Directions for this task:
Write out only the span of lines that begins at the line with "Recreate this object" and ends at the line with "-Y, up is +Z.". Keep both end lines, word for word.

The input:
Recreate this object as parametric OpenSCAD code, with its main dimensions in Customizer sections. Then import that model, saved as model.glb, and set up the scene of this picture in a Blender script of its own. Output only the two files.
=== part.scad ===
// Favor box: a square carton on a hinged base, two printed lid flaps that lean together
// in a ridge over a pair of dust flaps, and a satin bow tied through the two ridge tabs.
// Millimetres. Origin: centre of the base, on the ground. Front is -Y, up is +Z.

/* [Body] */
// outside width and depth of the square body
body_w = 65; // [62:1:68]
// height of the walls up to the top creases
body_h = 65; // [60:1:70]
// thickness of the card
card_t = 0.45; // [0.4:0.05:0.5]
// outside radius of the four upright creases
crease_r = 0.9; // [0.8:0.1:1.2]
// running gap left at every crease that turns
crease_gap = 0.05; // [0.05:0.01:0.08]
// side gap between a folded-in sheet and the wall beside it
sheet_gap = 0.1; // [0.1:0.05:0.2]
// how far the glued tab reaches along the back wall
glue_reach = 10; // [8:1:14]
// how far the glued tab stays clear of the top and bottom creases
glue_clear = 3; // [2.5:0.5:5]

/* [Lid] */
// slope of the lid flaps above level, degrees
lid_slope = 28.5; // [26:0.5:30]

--

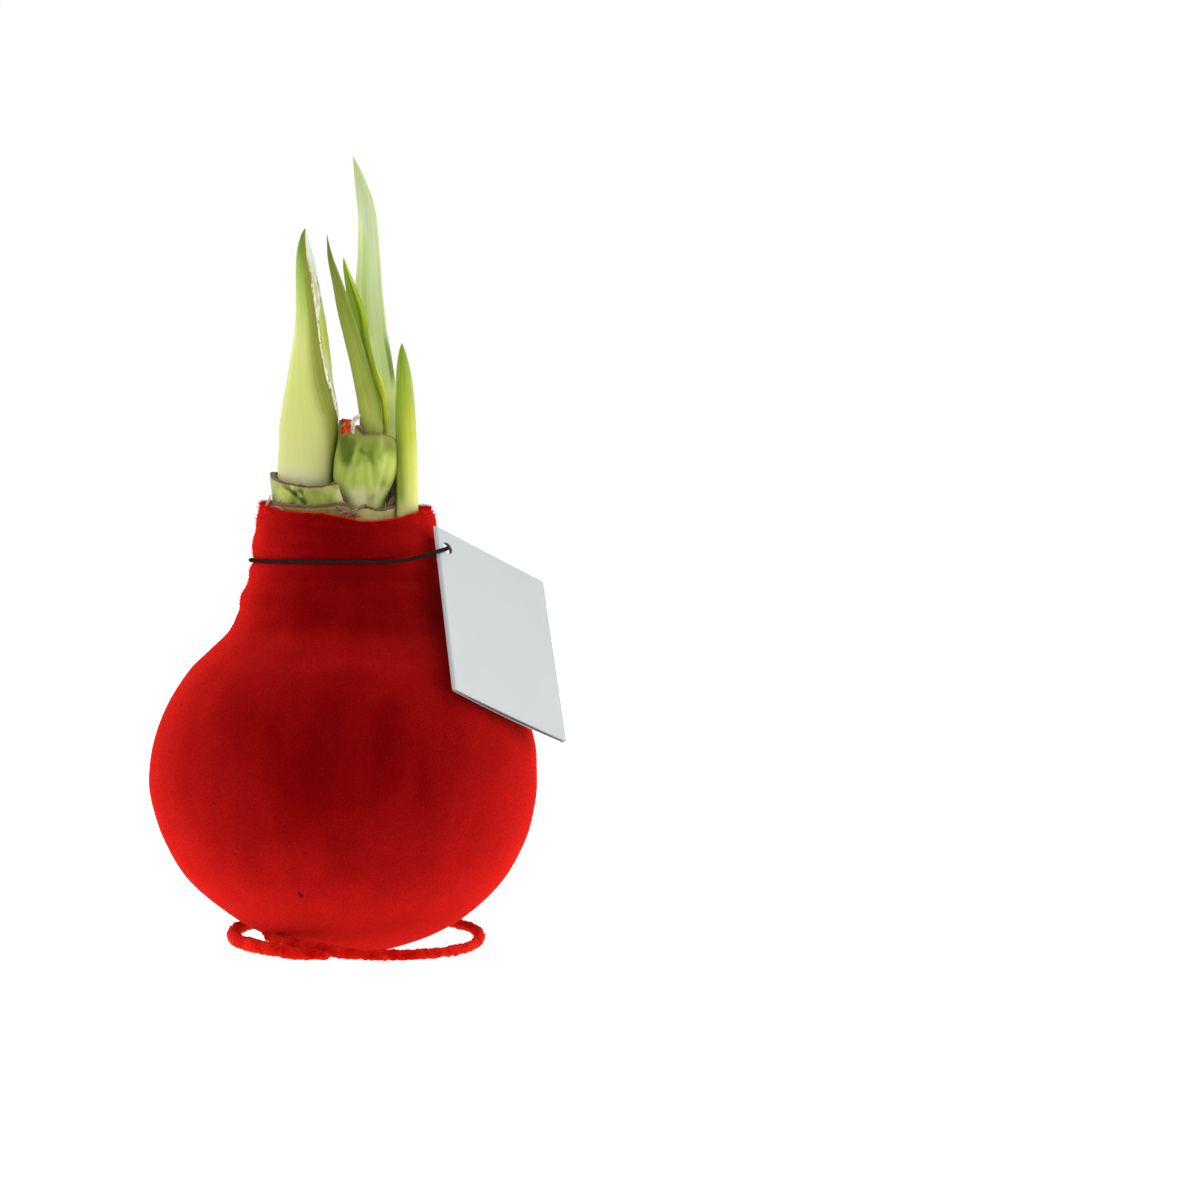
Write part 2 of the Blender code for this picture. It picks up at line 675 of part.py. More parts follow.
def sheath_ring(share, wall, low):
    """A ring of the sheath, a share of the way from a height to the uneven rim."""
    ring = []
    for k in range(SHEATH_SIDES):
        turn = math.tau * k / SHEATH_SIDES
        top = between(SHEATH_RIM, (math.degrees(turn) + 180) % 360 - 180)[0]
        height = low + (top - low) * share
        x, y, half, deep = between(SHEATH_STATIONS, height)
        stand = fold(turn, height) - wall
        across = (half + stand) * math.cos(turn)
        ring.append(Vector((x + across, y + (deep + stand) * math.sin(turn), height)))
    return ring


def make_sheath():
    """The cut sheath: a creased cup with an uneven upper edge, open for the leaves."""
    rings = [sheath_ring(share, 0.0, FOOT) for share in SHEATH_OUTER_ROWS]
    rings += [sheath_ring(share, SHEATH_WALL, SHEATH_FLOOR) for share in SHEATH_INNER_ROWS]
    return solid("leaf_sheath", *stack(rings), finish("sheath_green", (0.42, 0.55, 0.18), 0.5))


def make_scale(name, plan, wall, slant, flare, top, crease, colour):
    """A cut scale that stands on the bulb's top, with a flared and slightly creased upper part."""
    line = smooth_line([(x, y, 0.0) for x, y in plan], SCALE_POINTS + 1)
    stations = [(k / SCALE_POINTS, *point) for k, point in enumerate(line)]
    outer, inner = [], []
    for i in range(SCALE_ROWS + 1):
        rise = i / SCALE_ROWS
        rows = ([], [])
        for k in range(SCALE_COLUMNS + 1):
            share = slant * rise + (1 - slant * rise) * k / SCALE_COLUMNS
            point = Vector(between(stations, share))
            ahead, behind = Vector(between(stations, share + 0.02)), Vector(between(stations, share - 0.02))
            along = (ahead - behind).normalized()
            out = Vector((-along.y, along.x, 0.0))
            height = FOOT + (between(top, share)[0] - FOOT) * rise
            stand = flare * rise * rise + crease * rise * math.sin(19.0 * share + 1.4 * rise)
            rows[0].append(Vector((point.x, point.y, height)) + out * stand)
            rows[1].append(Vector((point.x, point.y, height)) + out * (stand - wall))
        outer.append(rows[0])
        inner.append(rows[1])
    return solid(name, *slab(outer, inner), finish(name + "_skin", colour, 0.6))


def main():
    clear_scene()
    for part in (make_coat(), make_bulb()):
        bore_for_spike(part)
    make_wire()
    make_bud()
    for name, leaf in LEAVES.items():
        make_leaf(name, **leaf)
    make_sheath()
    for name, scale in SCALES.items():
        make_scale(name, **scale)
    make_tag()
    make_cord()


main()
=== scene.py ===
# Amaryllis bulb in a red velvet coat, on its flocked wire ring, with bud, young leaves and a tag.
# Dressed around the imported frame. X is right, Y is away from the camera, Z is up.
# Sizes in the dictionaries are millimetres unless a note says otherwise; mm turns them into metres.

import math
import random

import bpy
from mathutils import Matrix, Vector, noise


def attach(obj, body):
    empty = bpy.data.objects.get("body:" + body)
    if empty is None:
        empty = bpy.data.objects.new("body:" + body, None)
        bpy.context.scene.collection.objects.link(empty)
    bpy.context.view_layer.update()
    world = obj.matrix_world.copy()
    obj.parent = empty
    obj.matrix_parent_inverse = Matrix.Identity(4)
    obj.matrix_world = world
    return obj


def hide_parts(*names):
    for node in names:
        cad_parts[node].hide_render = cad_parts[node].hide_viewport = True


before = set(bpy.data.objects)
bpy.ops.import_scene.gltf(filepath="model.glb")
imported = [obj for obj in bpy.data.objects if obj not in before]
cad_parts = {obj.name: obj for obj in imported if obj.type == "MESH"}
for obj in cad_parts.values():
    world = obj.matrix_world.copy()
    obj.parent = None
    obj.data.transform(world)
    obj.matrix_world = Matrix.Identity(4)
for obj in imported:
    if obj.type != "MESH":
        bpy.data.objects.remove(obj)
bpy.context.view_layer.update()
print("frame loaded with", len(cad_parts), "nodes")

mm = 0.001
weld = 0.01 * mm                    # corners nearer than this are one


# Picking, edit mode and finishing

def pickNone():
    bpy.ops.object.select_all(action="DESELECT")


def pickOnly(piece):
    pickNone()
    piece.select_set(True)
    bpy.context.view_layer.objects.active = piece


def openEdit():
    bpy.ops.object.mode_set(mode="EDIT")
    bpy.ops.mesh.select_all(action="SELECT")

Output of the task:
Recreate this object as parametric OpenSCAD code, with its main dimensions in Customizer sections. Then import that model, saved as model.glb, and set up the scene of this picture in a Blender script of its own. Output only the two files.
=== part.scad ===
// Favor box: a square carton on a hinged base, two printed lid flaps that lean together
// in a ridge over a pair of dust flaps, and a satin bow tied through the two ridge tabs.
// Millimetres. Origin: centre of the base, on the ground. Front is -Y, up is +Z.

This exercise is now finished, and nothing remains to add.